Political leaders address AIM Tax Conference

State Sen. Will Kraus addresses the AIM Tax & Business Conference Thursday October 17.

State Sen. Will Kraus addresses the AIM Tax & Business Conference Thursday October 17.

Some of Missouri’s most important political leaders want to hear what’s important to you as they begin preparations for the upcoming legislative session.

Senator Will Kraus, Chairman of the Senate Ways and Means Committee, Senator Kurt Schaefer, Chairman of Senate Appropriations Committee and House Majority Floor Leader and Speaker-nominee, Representative John Diehl were among the list of distinguished speakers at the annual Associated Industries of Missouri Tax and Business Conference in Columbia.

The legislators all spoke hopefully about the possibilities of passing meaningful tax reform legislation, including some kind of tax cut package.

“Republicans in the Missouri General Assembly are very committed to passing a tax cut,” said Kraus, one of the main driving forces in the Missouri Senate for the broad-based tax cutting House Bill 253, vetoed by the governor this past session. “We think it’s important (to pass a tax cutting proposal) to make the business climate the best we can.”

Kraus was the luncheon speaker on the conference’s full day of seminars and discussion sessions on Thursday, October 17.

“We have to address tax policy in the state of Missouri. We’re burying our head in the sand if we don’t,” said State Senator Kurt Schaefer of Columbia. Schaefer along with Rep. Diehl spoke to a late afternoon session Thursday.

Schaefer, who is chairman of the powerful Senate Appropriations Committee said he has studied the corporate tax cuts in Kansas and fears what might occur in Missouri if companies leave the state for the neighboring state to the west.

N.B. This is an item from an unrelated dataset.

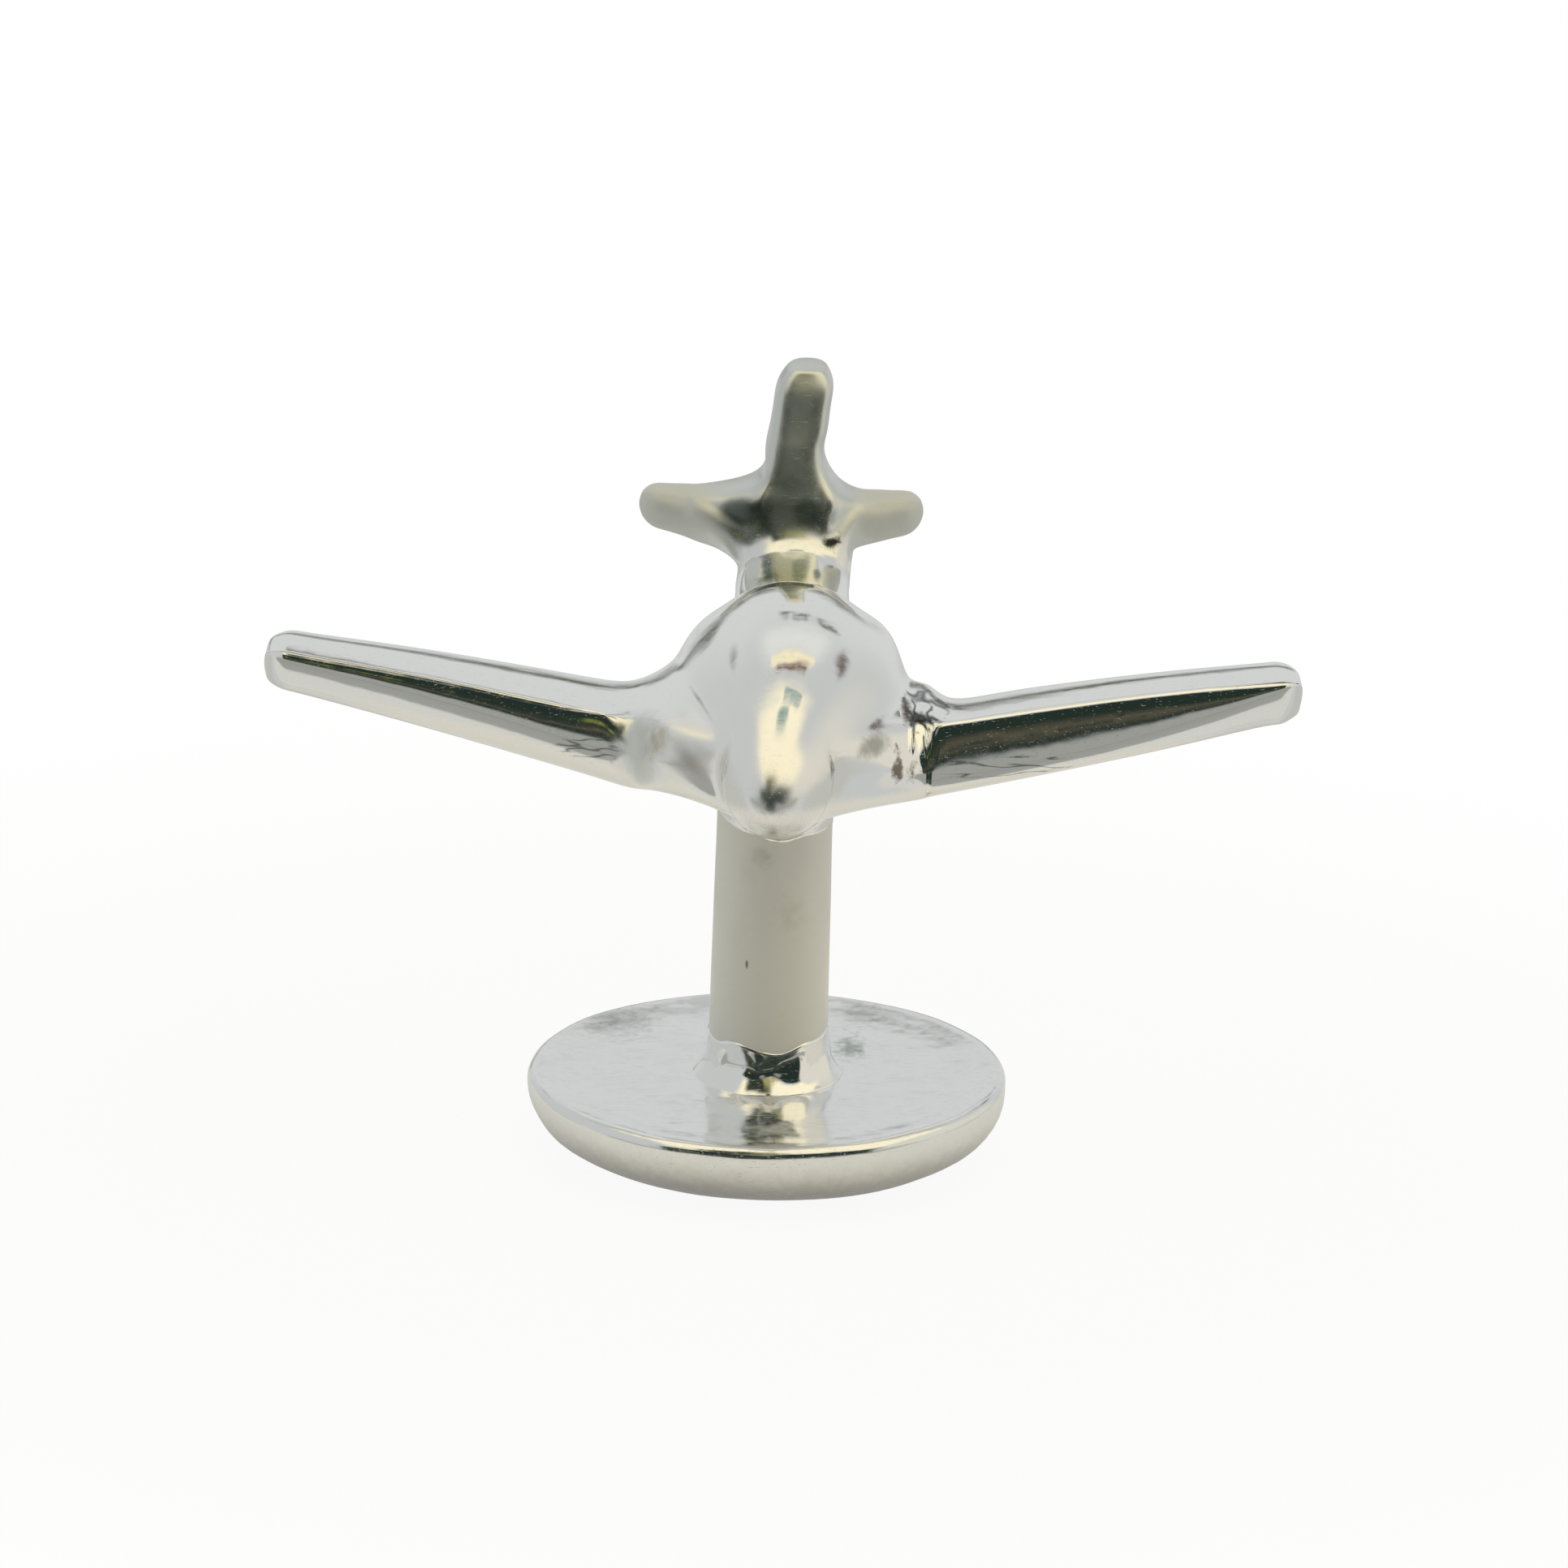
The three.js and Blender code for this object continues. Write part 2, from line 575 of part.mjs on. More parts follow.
// The casting: fuselage, tailplane, fin and wing stubs in one, with a pocket for each tenon and a
// drilled seat for the post.
function makeFuselageCasting() {
  let casting = fuselageBody(0).add(tailplaneBody()).add(finBody());
  for (const wing of WINGS) {
    const pocketFloor = WING_SEAM_OFFSET - TENON_LENGTH - SEAT_CLEARANCE;
    const pocket = wingTenon(wing, SEAT_CLEARANCE, pocketFloor, WING_SEAM_OFFSET + CUT_OVERRUN);
    casting = casting.add(wingStub(wing)).subtract(pocket);
  }
  const seatRadius = postTopRadius + SEAT_CLEARANCE;
  const seat = revolve(
    [
      [0, bellyHeight - CUT_OVERRUN],
      [seatRadius, bellyHeight - CUT_OVERRUN],
      [seatRadius, postSeatHeight],
      [0, postSeatHeight],
    ],
    POST_SIDES,
  );
  return casting.subtract(seat.translate([-PLANE_OFFSET, 0, 0]));
}

// The fillet of solder where the post enters the belly, shaped above by the belly itself.
function makeBellySolder() {
  const wideEnd = postSeatHeight - SOLDER_CLEARANCE;
  const ring = solderRing(wideEnd, bellyHeight - BELLY_SOLDER_DROP, BELLY_SOLDER_WIDTH);
  return ring.subtract(fuselageBody(SOLDER_CLEARANCE).translate([PLANE_OFFSET, 0, 0]));
}

function makeFootSolder() {
  return solderRing(shoulderHeight, BUTTON_THICKNESS + FOOT_SOLDER_HEIGHT, FOOT_SOLDER_WIDTH);
}

function silver(color, roughness) {
  return new THREE.MeshStandardMaterial({ color, roughness, metalness: 1 });
}

const polishedSilver = () => silver(0xe6e5e0, 0.08);
const postSilver = () => silver(0xd6d3ca, 0.3);
const buttonSilver = () => silver(0xdedddb, 0.22);
const solderSilver = () => silver(0xd2cfc6, 0.2);

const cufflink = new THREE.Group();
cufflink.name = "aeroplane_cufflink";

const aeroplane = new THREE.Group();
aeroplane.name = "aeroplane";
aeroplane.position.x = PLANE_OFFSET;
aeroplane.add(meshFrom("fuselage_casting", makeFuselageCasting(), polishedSilver()));
for (const wing of WINGS) {
  aeroplane.add(meshFrom(`${wing.hand}_wing`, makeWing(wing), polishedSilver()));
  aeroplane.add(meshFrom(`${wing.hand}_wing_solder`, makeWingSolder(wing), solderSilver()));
}

const back = new THREE.Group();
back.name = "fixed_back";
back.add(meshFrom("post", makePost(), postSilver()));
back.add(meshFrom("belly_solder_fillet", makeBellySolder(), solderSilver()));
back.add(meshFrom("foot_solder_fillet", makeFootSolder(), solderSilver()));
back.add(meshFrom("button", makeButton(), buttonSilver()));

cufflink.add(aeroplane, back);

export default cufflink;
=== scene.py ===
"""A silver aeroplane cufflink with a fixed back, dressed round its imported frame.

The aeroplane is one smooth cast-and-polished form, cut at the wing seams into the pieces that the frame
holds. The back is turned: a button, a post and two runs of solder. Lengths in the classes are in
millimetres, and each mesh is turned into metres when its object is made.
"""
import json
import logging
import math
from dataclasses import dataclass, field
from enum import Enum
from typing import Callable, NamedTuple, Sequence

import bmesh
import bpy
from mathutils import Matrix, Vector, noise
from mathutils.bvhtree import BVHTree
from mathutils.interpolate import poly_3d_calc


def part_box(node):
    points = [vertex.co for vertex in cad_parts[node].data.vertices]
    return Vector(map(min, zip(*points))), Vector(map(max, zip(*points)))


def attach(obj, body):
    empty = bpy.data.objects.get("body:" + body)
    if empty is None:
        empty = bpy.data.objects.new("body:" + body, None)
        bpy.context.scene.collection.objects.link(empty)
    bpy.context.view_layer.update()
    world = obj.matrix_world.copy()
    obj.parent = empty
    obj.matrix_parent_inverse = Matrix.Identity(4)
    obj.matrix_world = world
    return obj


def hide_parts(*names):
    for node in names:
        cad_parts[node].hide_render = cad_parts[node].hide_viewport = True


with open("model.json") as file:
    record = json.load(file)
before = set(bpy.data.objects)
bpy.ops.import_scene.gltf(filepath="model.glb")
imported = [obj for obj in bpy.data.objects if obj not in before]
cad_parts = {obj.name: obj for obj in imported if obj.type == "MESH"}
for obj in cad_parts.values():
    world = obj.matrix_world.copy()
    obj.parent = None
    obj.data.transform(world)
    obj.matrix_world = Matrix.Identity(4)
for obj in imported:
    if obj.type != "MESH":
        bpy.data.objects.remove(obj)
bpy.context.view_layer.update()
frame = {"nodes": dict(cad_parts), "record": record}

MM = 0.001
ROOT_BODY = "root"
RING_POINTS = 16
RING_STEP = 2 * math.pi / RING_POINTS
CUT_SLACK = 1e-5
MERGE_DISTANCE = 1e-4
LOG = logging.getLogger("cufflink")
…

“There’s a question at this point that if you’re a tax lawyer and you’re giving tax advice to somebody in Kansas City Missouri, there’s a real question about whether or not you commit malpractice by not telling a client the distinction between being in Kansas City, Missouri and Kansas City, Kansas,” said Schaefer. “We need to be competitive and to do that, we need to change our tax policy.”

Rep. Diehl said it appears last session got the ball rolling on legislative action on tax policy.

“For the first time, there is a serious discussion going on in this state about tax policy and tax rates. Tax rates matter,” said Diehl. “I don’t care if it’s one dime, or one dollar, or one-hundred dollars or a million dollars, you guys in this room know how to spend that money better than the government does.”

For the time being, Kraus, Schaefer and Diehl all said they are open to suggestions about what a tax cut should look like.

“I’m here to see if you have any ideas about how we can improve the tax code,” said Kraus touching off a wide ranging discussion that included several ideas and questions from the audience.

Senator Schaefer also discussed the budget process in general and the broad authority of the governor to withhold appropriations authorized by the Missouri General Assembly and the role of the Attorney General in tax cases and other important state matters.